In 2009, an independent study on the economic effects of building the Mackenzie Valley Highway identified four overall economic effects from the proposed project.
- Economic activity arising from the building and maintaining of the highway;
- Reduction in the cost of living for communities that would be given all-weather access to southern markets and distribution;
- An increase in tourism activities; and
- Beneficial impacts on economic activity arising from the Mackenzie Gas Pipeline (MGP) project, including natural-gas field exploration and development in the Mackenzie Valley region.
The economic activity arising from the new highway is significant - 7,785 one-time jobs in the NWT and 6,297 one-time jobs in the rest of Canada during the period of construction. 128 permanent jobs would be created in the NWT for maintenance of the highway once construction was completed.
In addition, the Government of Northwest Territories would save $1.3 million annually from the elimination of the need for winter road and ice crossing construction, money which could be invested elsewhere.
By reducing transport costs in the Sahtu, Gwich'in, and Beaufort-Delta regions, the cost of living for residents in those areas will decline, improving economic well-being overall. Residents will save $15.7 million annually, with positive benefits for the NWT economy.

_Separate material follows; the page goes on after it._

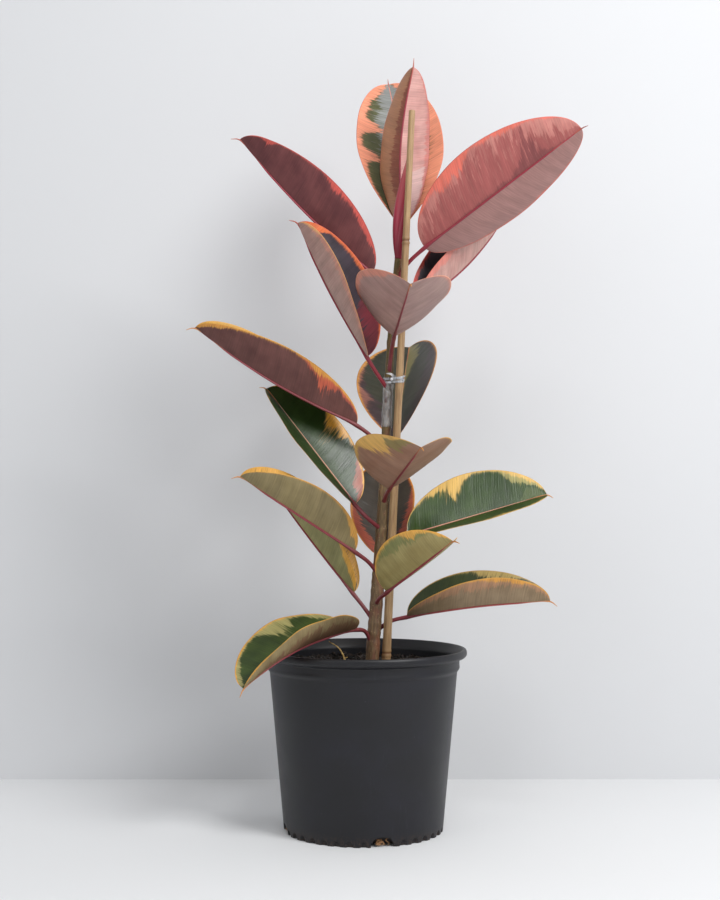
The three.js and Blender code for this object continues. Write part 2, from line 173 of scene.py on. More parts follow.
def grid_faces(rows, columns, closed=False, flip=False, first=0):
    faces = []
    for i in range(rows - 1):
        for j in range(columns if closed else columns - 1):
            k = (j + 1) % columns
            face = (i * columns + j, i * columns + k, (i + 1) * columns + k, (i + 1) * columns + j)
            faces.append(tuple(first + n for n in (face[::-1] if flip else face)))
    return faces


def capped_faces(rows, sides):
    """The faces of a closed tube whose two cap centres come after its rings."""
    low, high, last = rows * sides, rows * sides + 1, (rows - 1) * sides
    faces = grid_faces(rows, sides, closed=True)
    faces += [(low, (j + 1) % sides, j) for j in range(sides)]
    return faces + [(high, last + j, last + (j + 1) % sides) for j in range(sides)]


def circle(sides):
    return np.linspace(0, 2 * math.pi, sides, endpoint=False)


def ring_frames(line):
    tangents = unit(np.gradient(line, axis=0))
    side = np.array([0.0, 1.0, 0.0]) if abs(tangents[0][1]) < 0.9 else np.array([1.0, 0.0, 0.0])
    sides = []
    for tangent in tangents:
        side = unit(side - tangent * (side @ tangent))
        sides.append(side)
    sides = np.array(sides)
    return tangents, sides, np.cross(tangents, sides)


def tube(line, radii, sides):
    """The vertices and faces of a capped tube along a line. radii has one value a ring, or one a vertex."""
    line = np.asarray(line, float)
    _, right, over = ring_frames(line)
    turn = circle(sides)
    radii = np.asarray(radii, float)
    radii = radii[:, None] if radii.ndim == 1 else radii
    spokes = right[:, None] * np.cos(turn)[None, :, None] + over[:, None] * np.sin(turn)[None, :, None]
    rings = line[:, None] + spokes * (radii * np.ones((1, sides)))[..., None]
    vertices = np.vstack([rings.reshape(-1, 3), line[:1], line[-1:]])
    return vertices, capped_faces(len(line), sides)


def line_lengths(line):
    return np.concatenate([[0], np.cumsum(np.linalg.norm(np.diff(line, axis=0), axis=1))])


def tube_place(line, sides):
    """For each vertex of a tube: how far along it is, and the cosine and sine of its turn round the line."""
    turn = circle(sides)
    far = line_lengths(line)
    rings = [np.column_stack([np.full(sides, at), np.cos(turn), np.sin(turn)]) for at in far]
    return np.vstack([*rings, [[far[0], 0, 0], [far[-1], 0, 0]]])


def finish_piece(piece, nodes):
    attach(piece, "root")
    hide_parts(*nodes)
    return piece


# ---------- materials ----------
def rgb(code):
    """A colour written as six hex digits, made linear."""
    parts = [int(code[i:i + 2], 16) / 255 for i in (0, 2, 4)]
    return tuple(c / 12.92 if c <= 0.04045 else ((c + 0.055) / 1.055) ** 2.4 for c in parts) + (1.0,)


class Value:
    """What a node gives out, which can be added, subtracted and multiplied."""

    def __init__(self, paint, socket):
        self.paint, self.socket = paint, socket

    def __add__(self, other):
        return self.paint.math("ADD", self, other)

    def __radd__(self, other):
        return self.paint.math("ADD", other, self)

    def __sub__(self, other):
        return self.paint.math("SUBTRACT", self, other)

    def __rsub__(self, other):
        return self.paint.math("SUBTRACT", other, self)

    def __mul__(self, other):
        return self.paint.math("MULTIPLY", self, other)


class Paint:
    """A material's node tree, written as sums. A colour is six hex digits or a Value."""

    def __init__(self, name):
        self.material = bpy.data.materials.new(name)
        self.material.use_nodes = True
        self.tree = self.material.node_tree
        self.shader = self.tree.nodes["Principled BSDF"]

    def node(self, kind, **settings):
        made = self.tree.nodes.new("ShaderNode" + kind)
        for key, value in settings.items():
            setattr(made, key, value)
        return made

    def feed(self, socket, value):
        if isinstance(value, Value):
            self.tree.links.new(value.socket, socket)
        else:
            socket.default_value = rgb(value) if isinstance(value, str) else value

    def set(self, **sockets):
        for key, value in sockets.items():
            self.feed(self.shader.inputs[key.replace("_", " ")], value)

    def math(self, operation, *values, clamp=False):
        made = self.node("Math", operation=operation, use_clamp=clamp)
        for socket, value in zip(made.inputs, values):
            self.feed(socket, value)
        return Value(self, made.outputs[0])

    def soft_step(self, value, width):
        """0 where value is well under 0, 1 where it is well over, and a ramp of that width between."""
        return self.math("MULTIPLY_ADD", value, 1 / width, 0.5, clamp=True)

    def mix(self, factor, first, second):
        made = self.node("Mix", data_type="RGBA", clamp_factor=True)
        self.feed(made.inputs[0], factor)
        self.feed(made.inputs[6], first)
        self.feed(made.inputs[7], second)
        return Value(self, made.outputs[2])

    def blend(self, factor, first, second):
        made = self.node("Mix", data_type="FLOAT", clamp_factor=True)
        self.feed(made.inputs[0], factor)
        self.feed(made.inputs[2], first)
        self.feed(made.inputs[3], second)
        return Value(self, made.outputs[0])

    def vector(self, x, y, z):
        made = self.node("CombineXYZ")
        for socket, value in zip(made.inputs, (x, y, z)):
            self.feed(socket, value)
        return Value(self, made.outputs[0])

    def split(self, vector):
        made = self.node("SeparateXYZ")
        self.feed(made.inputs[0], vector)
        return [Value(self, socket) for socket in made.outputs]

    def attribute(self, name):
        return Value(self, self.node("Attribute", attribute_name=name).outputs["Vector"])

    def object_place(self, scale):
        """Object coordinates in millimetres, times a scale for each axis."""
        made = self.node("VectorMath", operation="MULTIPLY")
        self.feed(made.inputs[0], Value(self, self.node("TexCoord").outputs["Object"]))
        made.inputs[1].default_value = [s / MM for s in scale]
        return Value(self, made.outputs[0])

    def height(self):
        return self.split(self.object_place((1, 1, 1)))[2]

    def noise(self, vector, scale=1.0, detail=2.0, roughness=0.5):
        made = self.node("TexNoise")
        self.feed(made.inputs["Vector"], vector)
        made.inputs["Scale"].default_value = scale
        made.inputs["Detail"].default_value = detail
        made.inputs["Roughness"].default_value = roughness
        return Value(self, made.outputs["Fac"])

    def scaled(self, colour, amount):
        """A colour made lighter or darker by an amount."""
        made = self.node("VectorMath", operation="SCALE")
        self.feed(made.inputs[0], colour)
        self.feed(made.inputs["Scale"], amount)
        return Value(self, made.outputs[0])

    def ramp(self, factor, stops):
        made = self.node("ValToRGB")
        ramp = made.color_ramp
        while len(ramp.elements) < len(stops):
            ramp.elements.new(1.0)
        while len(ramp.elements) > len(stops):
            ramp.elements.remove(ramp.elements[-1])
        for element, (at, value) in zip(ramp.elements, sorted(stops)):
            element.position = at
            element.color = rgb(value) if isinstance(value, str) else (value, value, value, 1)
        self.feed(made.inputs[0], factor)
        return Value(self, made.outputs[0])

    def bump(self, height, distance, strength):
        made = self.node("Bump")
        made.inputs["Distance"].default_value = distance * MM
        made.inputs["Strength"].default_value = strength
        self.feed(made.inputs["Height"], height)
        return Value(self, made.outputs[0])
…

Tourism is an important part of the NWT economy. The construction of the new highway is expected to increase the number of tourists visiting the NWT significantly. The economic benefits arising from this increase in tourism activity could translate into more than one half million dollars in increased economic activity, and 10 new permanent jobs annually.
The energy sector provides both jobs and economic activity important to the NWT. If the Mackenzie Gas Project pipeline is built, and the new highway is built in the same area, energy firms would save an estimated $1.215 billion (2009 dollars) over the 45 year operating period of the pipeline due to reduced exploration and well-development costs. Corporate after-tax returns would increase by almost $2 billion, increasing the economic viability of many exploration projects.
In sum, the building of the Mackenzie Valley All-Weather Road from Wrigley to Tuktoyaktuk will benefit residents of the NWT and all Canadians by spurring economic activity, reducing the cost of living for area residents, and by improving and extending Canada's national highway system.